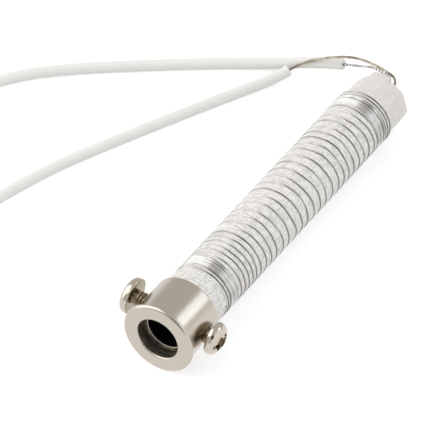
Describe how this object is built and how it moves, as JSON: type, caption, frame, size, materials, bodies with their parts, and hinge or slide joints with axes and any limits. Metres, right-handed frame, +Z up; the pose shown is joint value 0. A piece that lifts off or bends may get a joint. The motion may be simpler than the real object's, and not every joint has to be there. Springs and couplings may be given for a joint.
{
  "type": "soldering iron heating element",
  "caption": "Tubular heating element of a soldering iron: a collar with tip clamp screws, a wire-bound mica body and sleeved leads.",
  "frame": {"origin": "on the surface it lies on, under the middle of the box of the rigid pieces, leads left out", "axes": "-Y where the tip goes in, +Y to the end where the leads come out, +Z up, +X to the element's right as seen from its front"},
  "size_m": [0.0811, 0.0969, 0.0136],
  "materials": {
    "collar_steel": "turned, bare",
    "screw_steel": "plated, worn",
    "tube_steel": "bare",
    "binding_steel": "drawn wire",
    "resistance_wire": "drawn wire",
    "lead_wire": "twisted strands",
    "mica": "flaky sheet",
    "woven_glass": "fine weave",
    "sleeve_glass": "braided"
  },
  "bodies": {
    "root": {"collar": "collar_steel", "clamp_screw_right": "screw_steel", "clamp_screw_left": "screw_steel", "tip_tube": "tube_steel", "inner_mica": "mica", "heater_winding": "resistance_wire", "cover_mica": "mica", "mica_wrap": "mica", "woven_wrap": "woven_glass", "binding_wire": "binding_steel", "lead_wire_a": "lead_wire", "lead_sleeve_a": "sleeve_glass", "lead_wire_b": "lead_wire", "lead_sleeve_b": "sleeve_glass"}
  },
  "joints": []
}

= = =

Goal >> Write out the data again, exactly and in full.

Finished task >>
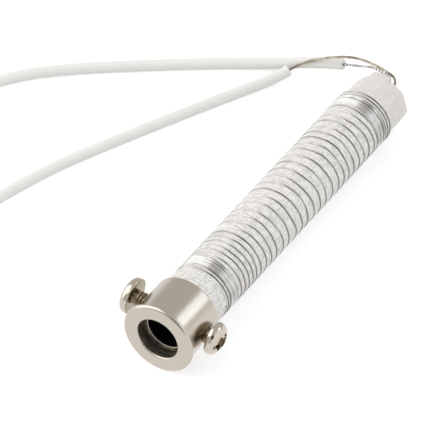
Describe how this object is built and how it moves, as JSON: type, caption, frame, size, materials, bodies with their parts, and hinge or slide joints with axes and any limits. Metres, right-handed frame, +Z up; the pose shown is joint value 0. A piece that lifts off or bends may get a joint. The motion may be simpler than the real object's, and not every joint has to be there. Springs and couplings may be given for a joint.
{
  "type": "soldering iron heating element",
  "caption": "Tubular heating element of a soldering iron: a collar with tip clamp screws, a wire-bound mica body and sleeved leads.",
  "frame": {"origin": "on the surface it lies on, under the middle of the box of the rigid pieces, leads left out", "axes": "-Y where the tip goes in, +Y to the end where the leads come out, +Z up, +X to the element's right as seen from its front"},
  "size_m": [0.0811, 0.0969, 0.0136],
  "materials": {
    "collar_steel": "turned, bare",
    "screw_steel": "plated, worn",
    "tube_steel": "bare",
    "binding_steel": "drawn wire",
    "resistance_wire": "drawn wire",
    "lead_wire": "twisted strands",
    "mica": "flaky sheet",
    "woven_glass": "fine weave",
    "sleeve_glass": "braided"
  },
  "bodies": {
    "root": {"collar": "collar_steel", "clamp_screw_right": "screw_steel", "clamp_screw_left": "screw_steel", "tip_tube": "tube_steel", "inner_mica": "mica", "heater_winding": "resistance_wire", "cover_mica": "mica", "mica_wrap": "mica", "woven_wrap": "woven_glass", "binding_wire": "binding_steel", "lead_wire_a": "lead_wire", "lead_sleeve_a": "sleeve_glass", "lead_wire_b": "lead_wire", "lead_sleeve_b": "sleeve_glass"}
  },
  "joints": []
}